Choosing A Cloud Software Partner - Page 4

By Jay Judkowitz (Profile)
Share
Friday, August 12th 2011
Advanced

Storage Management

Like compute, storage needs to be aggregated into large pools for access by end users so that they are hidden from the details of the different storage devices and what objects are placed on what storage device.

Unlike compute, there are widely varying capabilities and prices for different storage devices, so some aggregation system is needed to create pools with different service levels where customers can decide the capabilities they need and are wiling to pay for to store their storage objects. This customer decision then drives automated pool selection and ultimately, device selection.

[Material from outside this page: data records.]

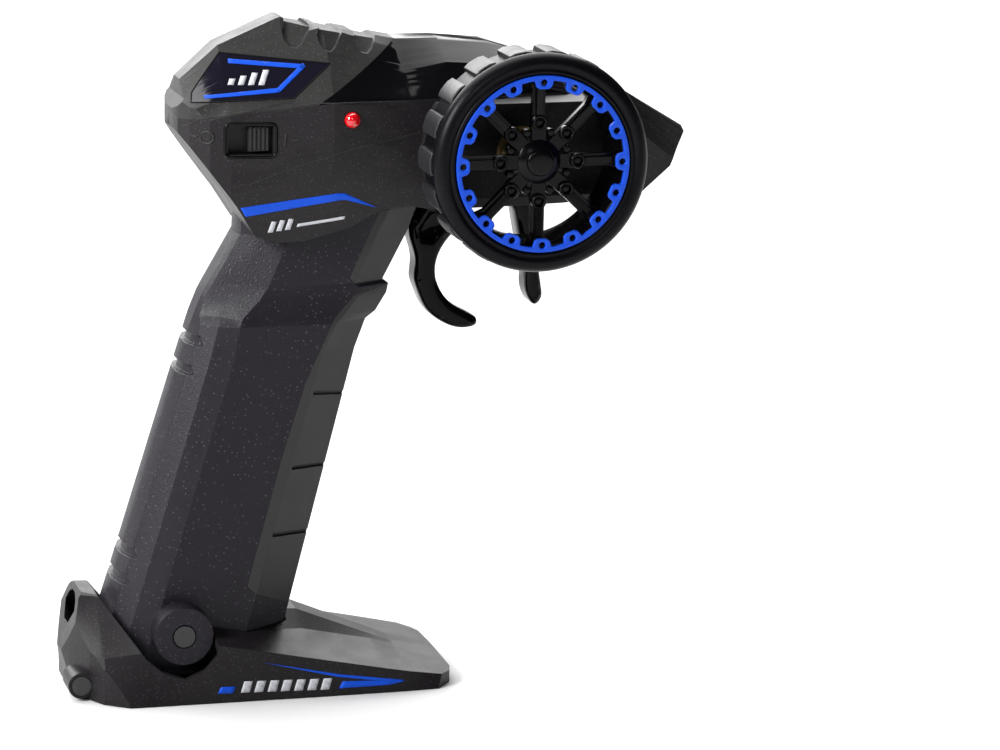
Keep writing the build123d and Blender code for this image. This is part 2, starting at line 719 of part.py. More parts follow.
SPRING_FOOT = DOOR_LIFT + DOOR_THICK + 1.1
with BuildPart() as contact_springs:
    for spot in CELL_SPOTS:
        top_x, top_z = along_stack(CELL_START - 0.9, spot)
        foot = (top_x - 1.2, 0, SPRING_FOOT)
        add(coil(foot, (0, 0, 1), 3.6, 0.35, 2.2, top_z - 1.6 - SPRING_FOOT))
save(contact_springs.part, "contact_springs")


# ---- Steering wheel -----------------------------------------------------------------------
wheel_axis = Axis((WHEEL_X, 0, WHEEL_Z), (0, 1, 0))
wheel_plane = Plane(origin=(WHEEL_X, 0, WHEEL_Z), x_dir=(1, 0, 0), z_dir=(0, 0, 1))


def around_wheel(y):
    """A drawing plane square to the wheel's axis, centred on it."""
    return Plane(origin=(WHEEL_X, y, WHEEL_Z), x_dir=(1, 0, 0), z_dir=(0, -1, 0))


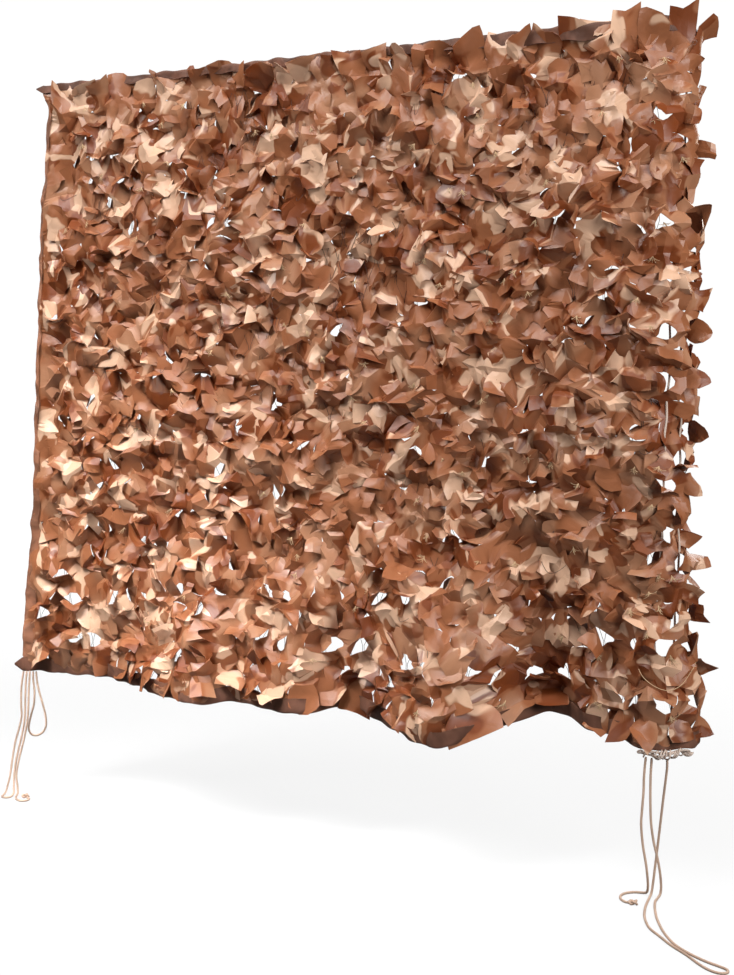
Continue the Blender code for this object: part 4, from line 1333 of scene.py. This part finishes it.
def add_floor(half):
    """A pale floor that is nearly clear, and fades out away from the net."""
    corners = [(x * half, y * half, GROUND_Z) for x, y in ((-1, -1), (1, -1), (1, 1), (-1, 1))]
    f = Finish("pale_floor")
    level = f.scaled(f.node("ShaderNodeTexCoord", {}, out="Object"), 1.0, 1.0, 0.0)
    away = f.node("ShaderNodeVectorMath", {"operation": "LENGTH"}, level, out="Value")
    alpha = FLOOR_ALPHA - away.between(*FLOOR_FADES) * FLOOR_ALPHA
    finish = f.set(Base_Color=FLOOR_COLOUR, Roughness=0.9, Alpha=alpha)
    add_mesh("floor", corners, [(0, 1, 2, 3)], finish)


def add_surroundings(scene, sky_strength):
    """White surroundings that light the net a little and show as a white backdrop."""
    world = bpy.data.worlds.new("studio")
    scene.world = world
    world.use_nodes = True
    tree = world.node_tree
    sky = tree.nodes["Background"]
    sky.inputs["Color"].default_value = (1.0, 1.0, 1.0, 1.0)
    path = tree.nodes.new("ShaderNodeLightPath")
    strength = tree.nodes.new("ShaderNodeMapRange")
    strength.inputs["To Min"].default_value = sky_strength
    strength.inputs["To Max"].default_value = BACKDROP
    tree.links.new(path.outputs["Is Camera Ray"], strength.inputs["Value"])
    tree.links.new(strength.outputs["Result"], sky.inputs["Strength"])


def add_light(name, place, target, size, power, spread):
    """A square area light that faces a point, and fans out by its spread."""
    data = bpy.data.lights.new(name, "AREA")
    data.size = size
    data.energy = power
    data.spread = spread
    light = bpy.data.objects.new(name, data)
    light.location = place
    x, y, z = np.subtract(target, place)
    light.rotation_euler = (math.atan2(math.hypot(x, y), -z), 0.0, math.atan2(y, x) - math.pi / 2.0)
    bpy.context.scene.collection.objects.link(light)


# ---------------------------------------------------------------- panel and run


class NETTING_PT_panel(bpy.types.Panel):
    """Lists the netting's pieces in the sidebar"""

    bl_idname = "NETTING_PT_panel"
    bl_label = "Camouflage Netting"
    bl_space_type = "VIEW_3D"
    bl_region_type = "UI"
    bl_category = "Netting"

    def draw(self, context):
        column = self.layout.column()
        for operator in OPERATORS:
            column.operator(operator.bl_idname)
        for name in SETTINGS:
            group = getattr(context.scene, name)
            for key in group.bl_rna.properties.keys():
                if key not in ("rna_type", "name"):
                    column.prop(group, key)


SETTINGS = {
    "netting_cloth": ClothSizes,
    "netting_cloth_colours": ClothColours,
    "netting_cords": CordSizes,
    "netting_cord_colours": CordColours,
    "netting_stage": StageSizes,
}
OPERATORS = (
    NETTING_OT_stage,
    NETTING_OT_ties,
    NETTING_OT_edge_ropes,
    NETTING_OT_leaf_cloth,
    NETTING_OT_tapes,
    NETTING_OT_string_net,
    NETTING_OT_loose_threads,
)


def register():
    for group in SETTINGS.values():
        bpy.utils.register_class(group)
    for name, group in SETTINGS.items():
        setattr(bpy.types.Scene, name, PointerProperty(type=group))
    for operator in OPERATORS:
        bpy.utils.register_class(operator)
    bpy.utils.register_class(NETTING_PT_panel)


def unregister():
    bpy.utils.unregister_class(NETTING_PT_panel)
    for operator in reversed(OPERATORS):
        bpy.utils.unregister_class(operator)
    for name in SETTINGS:
        delattr(bpy.types.Scene, name)
    for group in SETTINGS.values():
        bpy.utils.unregister_class(group)


def main():
    register()
    bpy.ops.netting.stage()
    bpy.ops.netting.ties()
    bpy.ops.netting.edge_ropes()
    bpy.ops.netting.leaf_cloth()
    bpy.ops.netting.tapes()
    bpy.ops.netting.string_net()
    bpy.ops.netting.loose_threads()


if __name__ == "__main__":
    main()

Like with all other cloud resources, the end-user created storage objects need to be created through self-service workflows without administrator interaction, but must also be governed by a robust permission and delegation system governing which storage can be used by which users.

The storage objects created by end-users in those pools need to be managed independently of the instances that mount and access them. This way, creating, updating or deleting workloads does not affect the core information the customer needs to preserve over time. Workloads that create data can be killed, redeployed from an updated template and reattached to storage without impact to the storage object itself. Also, storage objects should be able to be cloned or snapshotted for use by future instances or for rollback processes without any interaction with the running instance accessing it.

Billing and Chargeback

Core to the economic model of cloud is the ability to have end customers either pay for their usage or at the very least to understand their impact on datacenter costs. To that end, there needs to be complete metering APIs and a chargeback or showback system for the cloud.

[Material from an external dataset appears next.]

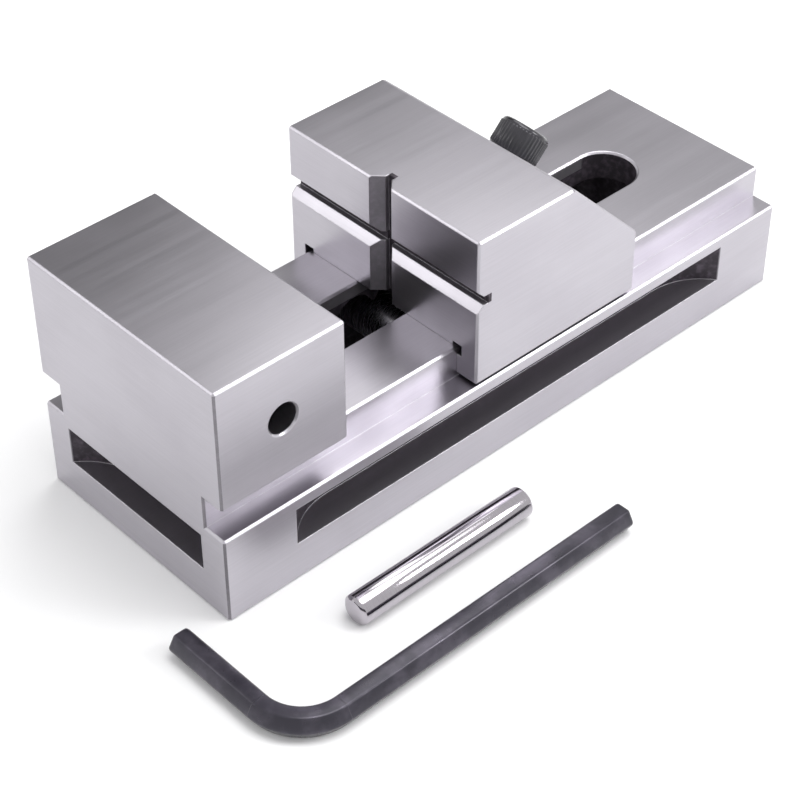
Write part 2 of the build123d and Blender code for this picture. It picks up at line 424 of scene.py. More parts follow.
@dataclass(frozen=True)
class Pocket:
    """A box on a ground piece, by its two corners in metres, that marks unground surface, and also
    the reach of the painted shade on diagonal faces.
    """

    low: Vector
    high: Vector


def start_material(name: str) -> tuple[Graph, bpy.types.Node, bpy.types.NodeSocket,
                                       bpy.types.NodeSocket]:
    """Start a material with a Principled shader.

    Args:
        name: The material's name.

    Returns:
        The graph, the shader, and the object coordinates and normal.
    """
    material = bpy.data.materials.new(name)
    material.use_nodes = True
    graph = Graph(material.node_tree)
    shader = material.node_tree.nodes["Principled BSDF"]
    where = graph.node("TexCoord")
    return graph, shader, where.outputs["Object"], where.outputs["Normal"]


def material_of(graph: Graph) -> bpy.types.Material:
    """Find the material that a graph belongs to.

    Args:
        graph: The graph of a material.

    Returns:
        The material.
    """
    return next(m for m in bpy.data.materials if m.node_tree == graph.tree)


@dataclass(frozen=True)
class GroundSteel:
    """Surface-ground hardened steel, with darker skin in its milled pockets and painted shade on
    its diagonal corner faces.
    """

    name: str = "ground steel"
    colour: Colour = (0.495, 0.477, 0.516)
    stained: Colour = (0.450, 0.431, 0.470)
    # Painted highlight colour that the outer edges are lightened towards.
    edge: Colour = (0.82, 0.81, 0.84)
    # Dark colour of the unground skin, also used as painted shade on the diagonal corner faces.
    skin_and_painted_shade: Colour = (0.040, 0.033, 0.042)
    roughness: float = 0.288
    line_height: float = 0.0000010
    stain_share: float = 0.55
    painted_edge_highlight_share: float = 0.7
    edge_radius: float = 0.35 * MM
    skin_roughness: float = 0.30
    skin_scale: float = 0.55
    skin_grain: float = 9.0
    # How dark the painted shade on the diagonal corner faces is, as a share of the skin colour.
    corner_painted_shade: float = 0.62
    pockets: tuple[Pocket, ...] = ()
    # Box within which faces turned diagonally between X and Y get painted shade.
    corner_box: Optional[Pocket] = None

    def build(self, effects: Effects) -> bpy.types.Material:
        """Build the material.

        Args:
            effects: The shared node groups.

        Returns:
            The material.
        """
        graph, shader, place, facing = start_material(self.name)
        lines = graph.group(effects.grinding, Place=place, Facing=facing)
        patina = graph.group(effects.patina, Place=place)
        edge = graph.group(effects.edge, Radius=self.edge_radius, Strength=1.6)
        skin_and_painted_shade = self._skin_and_painted_shade(graph, effects, place, facing)

        stain = patina.outputs["Stain"]
        colour = graph.blend(graph.math("MULTIPLY", stain, self.stain_share),
                             self.colour, self.stained)
        shade = graph.span(lines.outputs["Lines"], 0.25, 0.75, 0.97, 1.025)
        tint = graph.node("CombineColor")
        for socket in tint.inputs:
            graph.put(socket, shade)
        colour = graph.blend(1.0, colour, tint.outputs[0], mode="MULTIPLY")
        # Painted highlight: the outer edges are lightened, as though their chamfers caught the
        # light.
        colour = graph.blend(graph.math("MULTIPLY", edge.outputs["Edge"], self.painted_edge_highlight_share),
                             colour, self.edge)
        # Blend in the dark skin colour: real skin in the pockets, painted shade on the diagonal
        # corner faces.
        colour = graph.blend(skin_and_painted_shade, colour, self._skin_and_painted_shade_colour(graph, place))
        graph.put(shader.inputs["Base Color"], colour)

        rough = graph.span(lines.outputs["Bands"], 0.3, 0.7, self.roughness - 0.01,
                           self.roughness + 0.015)
        rough = graph.math("ADD", rough, graph.math("MULTIPLY", stain, 0.03))
        rough = graph.math("ADD", rough, graph.math("MULTIPLY", skin_and_painted_shade, self.skin_roughness),
                           clamp=True)
        graph.put(shader.inputs["Roughness"], rough)
        graph.put(shader.inputs["Metallic"], graph.math(
            "SUBTRACT", 1.0, graph.math("MULTIPLY", skin_and_painted_shade, self.skin_scale)))

        grain = graph.math("MULTIPLY", skin_and_painted_shade, self.skin_grain)
        height = graph.math("ADD", lines.outputs["Lines"], graph.math(
            "MULTIPLY", graph.noise(place, 2600.0, 3.0), grain))
        bump = graph.node("Bump")
        bump.inputs["Strength"].default_value = 1.0
        bump.inputs["Distance"].default_value = self.line_height
        graph.put(bump.inputs["Height"], height)
        graph.put(bump.inputs["Normal"], edge.outputs["Normal"])
        graph.put(shader.inputs["Normal"], bump.outputs[0])
        return material_of(graph)

    def _skin_and_painted_shade(self, graph: Graph, effects: Effects, place: bpy.types.NodeSocket,
              facing: bpy.types.NodeSocket) -> object:
        """Find where the surface keeps its unground skin, and where its diagonal corner faces get
        painted shade.

        Args:
            graph: The material's graph.
            effects: The shared node groups.
            place: The object coordinates.
            facing: The object normal.

        Returns:
            A mask, 1 on the skin, part way up on the diagonal faces that get painted shade, or
            plain 0 where there is none.
        """
        total: object = 0.0
        for pocket in self.pockets:
            total = graph.math("MAXIMUM", total, self._inside(graph, effects, place, pocket))
        # Painted shade: faces turned diagonally between X and Y, such as vertical corner chamfers
        # and the upright vee's flanks, take the dark skin colour in place of the dark reflection
        # they show.
        if self.corner_box is not None:
            parts = graph.node("SeparateXYZ")
            graph.put(parts.inputs[0], facing)
            sideways = graph.math("MULTIPLY", parts.outputs["X"], parts.outputs["Y"])
            corner = graph.span(graph.math("ABSOLUTE", sideways), 0.35, 0.45)
            corner = graph.math("MULTIPLY", corner, self._inside(
                graph, effects, place, self.corner_box))
            total = graph.math("MAXIMUM", total, graph.math(
                "MULTIPLY", corner, self.corner_painted_shade))
        return total

    @staticmethod
    def _inside(graph: Graph, effects: Effects, place: bpy.types.NodeSocket,
                pocket: Pocket) -> bpy.types.NodeSocket:
        """Find what lies inside one box.

        Args:
            graph: The material's graph.
            effects: The shared node groups.
            place: The object coordinates.
            pocket: The box.

        Returns:
            A mask, 1 inside the box.
        """
        centre = (pocket.low + pocket.high) / 2
        half = (pocket.high - pocket.low) / 2
        found = graph.group(effects.pocket, Place=place, Centre=centre, Half=half)
        return found.outputs["Inside"]

    def _skin_and_painted_shade_colour(self, graph: Graph, place: bpy.types.NodeSocket) -> bpy.types.NodeSocket:
        """Mottle the dark colour of the unground skin and of the painted shade on the diagonal
        corner faces.

        Args:
            graph: The material's graph.
            place: The object coordinates.

        Returns:
            The colour.
        """
        lighter = tuple(2.4 * part for part in self.skin_and_painted_shade)
        return graph.blend(graph.span(graph.noise(place, 700.0, 4.0), 0.4, 0.75),
                           self.skin_and_painted_shade, lighter)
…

Hands-Off Infrastructure Management

Management of the physical infrastructure should be as low touch as possible. This includes many aspects:

  • Installation of the nodes: Node installation becomes a frequent operation in a big, fast-growing, and/or mature cloud where parts need to be replaced regularly. Manually installing or configuring servers will be too expensive and error-prone in this world. The only proper experience is for the servers to be racked and connected, then powered on – and nothing else. The cloud needs to auto-discover the server, install it, and make it ready to accept workloads.
  • Intelligent workload placement: Workloads should be automatically, and without administrator involvement, placed such that they are:
    • Loosely packed enough that bottlenecks and performance problems are not generated as dealing with those problems reactively will be problematic at scale.
    • Tightly packed enough that hardware, power, and cooling are not wasted.
    • Strategically placed so that related workloads cohabitate for enhanced inter-workload communication and that redundant workloads are separated to eliminate single points of failure for the service.
    • Placed based on constraints such as the requirement to be on a node with GPUs or a node that is certified PCI compliant.
  • Capacity tracking: There needs to be cloud-wide tracking of resources so that the datacenter operators are aware of cloud capacity and when they need to acquire more hardware.
  • Isolating and retiring equipment: All systems should have a lifetime and a health status associated with them (due to length of maintenance contract, expected lifetime of component parts, and/or length of lease). When that lifetime is exceeded or when the part is failing or has failed, it is automatically isolated from the cloud and flagged for replacement. The cloud should be aware of datacenter layout so that administrators never have a problem locating the equipment at replacement time.
  • Managing planned and unplanned downtimes within the datacenter: If you generally deploy cloud-ready applications (see last article in this series), most datacenter events should be transparent to the end users of the services. Scale-out applications can be scaled up to repopulate lost instances and chunks of huge compute jobs can be automatically respun. However, downtimes associated with persistent data need to be managed as well as compute or network downtimes that affect any of your more monolithic applications. The datacenter should recover whatever it can on its own, and for what it can’t, end users need to be alerted to upcoming planned downtime or recent unplanned downtime and made capable of adjusting their workload deployments accordingly.